In other words, if I'm upset about something, it's not the thing I'm upset about that's the problem. The problem is that I have some deficiency or personality flaw. Let me give you an example:

One day I publicly embarrassed a student. She and her friend were on the gym team, and I asked, "does the fact that you're in class and she's not mean that you didn't make the cut and she did?" A dumb thing to say, although I didn't mean it maliciously. She was apparently feeling pretty sensitive about it, and ever after that day she and her friend hated me. I even took them into my office and apologized, explaining my side of it. At the end of the semester I got a surly email from one of them, complaining about her grade. I (believed that I) honestly wanted to help her understand, so I sent an email explaining some piece of wisdom. Then she abandoned all thoughts of not-offending-the-grade-giver, and she let me have it. After I read her email I was SO upset. I felt misunderstood, stereotyped, and unfairly attacked. All her faults and weaknesses made me choke on her words--"She was such a half-hearted, flakey, overconfident, entitled student--what a hypocrite that she would attack me without seeing her own shortcomings!" I struggled for days with a desire to write her back, pointing out all these mean things I was thinking about her. I even wanted to justify it as helping her be a better person ("somebody needs to give her a wake-up call"). I'm glad I let it lie.

I can see now that, yes, all those mean things I thought about her were more or less true. However, I was at fault. I was angry because I felt guilty, prideful, insecure, and hypocritical. It was a bad semester--I was knee deep in a secret addiction to pornography, daily lying (mostly through omission) to my wife. I didn't dedicate enough time to my students because I was drowning in other work, acting out, and numbing my guilt. To some degree I knew she was right--I was a broken and hypocritical person. Even though that's so clear to me now, all I could see were her problems (more on this intentional blindness in a future post--I call it the reality distortion field).

Here's where things get tricky. It's easy to look into the distant past and see mistakes like this, but disturbance is around us all the time. I've found myself getting angry, then remembering this idea that I'm at fault if I'm disturbed. I want to yell--"my kid just drew all over himself with a marker! How am I to blame!?" or "That woman, a member of the church, was super immodest! I didn't want her to dress like that, yet I'm super triggered! How am I to blame!?" This indignation is a bad sign. Doesn't it just feel like I'm trying to force the water to be calm?
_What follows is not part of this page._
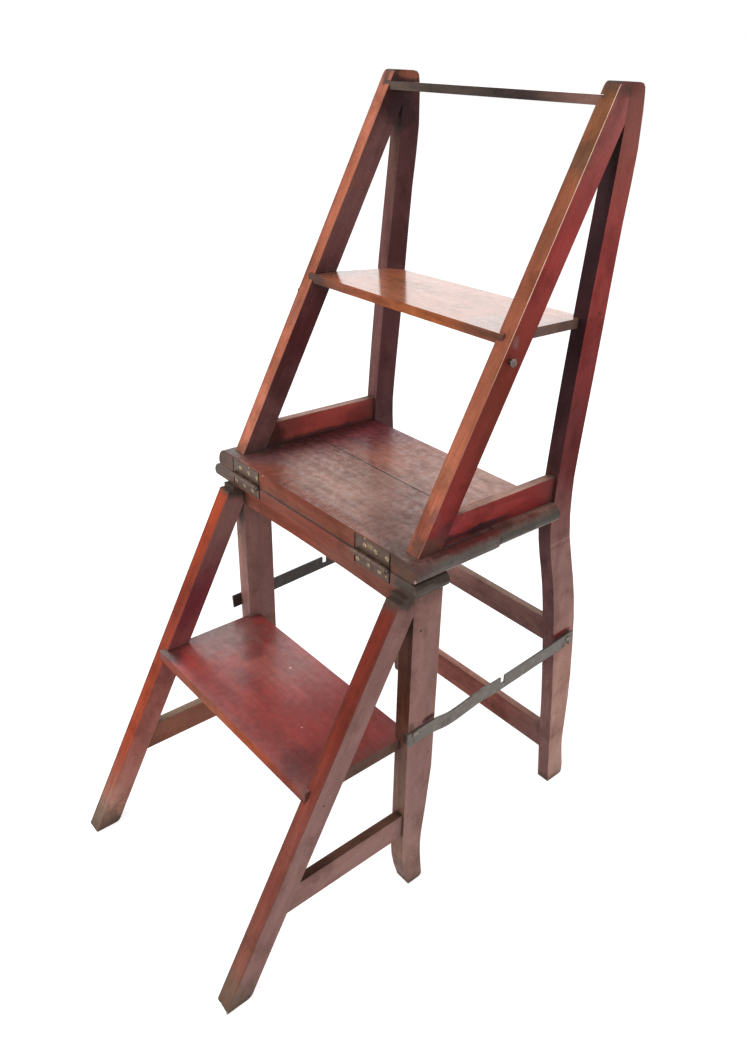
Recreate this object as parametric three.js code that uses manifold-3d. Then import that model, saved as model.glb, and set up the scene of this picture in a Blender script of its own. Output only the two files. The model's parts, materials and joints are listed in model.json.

Instead of focusing on the "originators" of the disturbance, I need to look at myself: "I just yelled at a three-year old for doing something completely predictable and completely non-permanent; what have I done recently that's causing me to feel like lashing out?" or "I--the messed-up addict--am railing against a woman who in all likelihood doesn't understand and is trying to cope with her own problems; what do I need to do to regain my equilibrium, then strengthen my recovery (which has apparently gotten off track)?"

Here's where I edited out a paragraph that was meant for someone else--someone who is disturbed by something I want to defend, and I wanted to force this person to look at their disturbance as a sign that they should be more concerned with their own personality flaws than with this thing. However, I realize that my reason for putting this paragraph in was to lash out and lecture, not deal with my own disturbance. I write this paragraph to acknowledge that I'm a flawed, disturbed individual who needs to be more concerned with my own personality flaws than with this person. 

The solution isn't to try to move my pond out of the way of the rocks. It's not to yell at the rock thrower. It's not to find a way to create ripples that cancel out ones that are already there. There are times when I can figure out how to deal productively with my problems on my own or with the help of others. With addiction, though, there are so many ripples and counter-ripples there's only one real solution. It's to come to Him who commanded the waters--"peace, be still"--and they were calmed.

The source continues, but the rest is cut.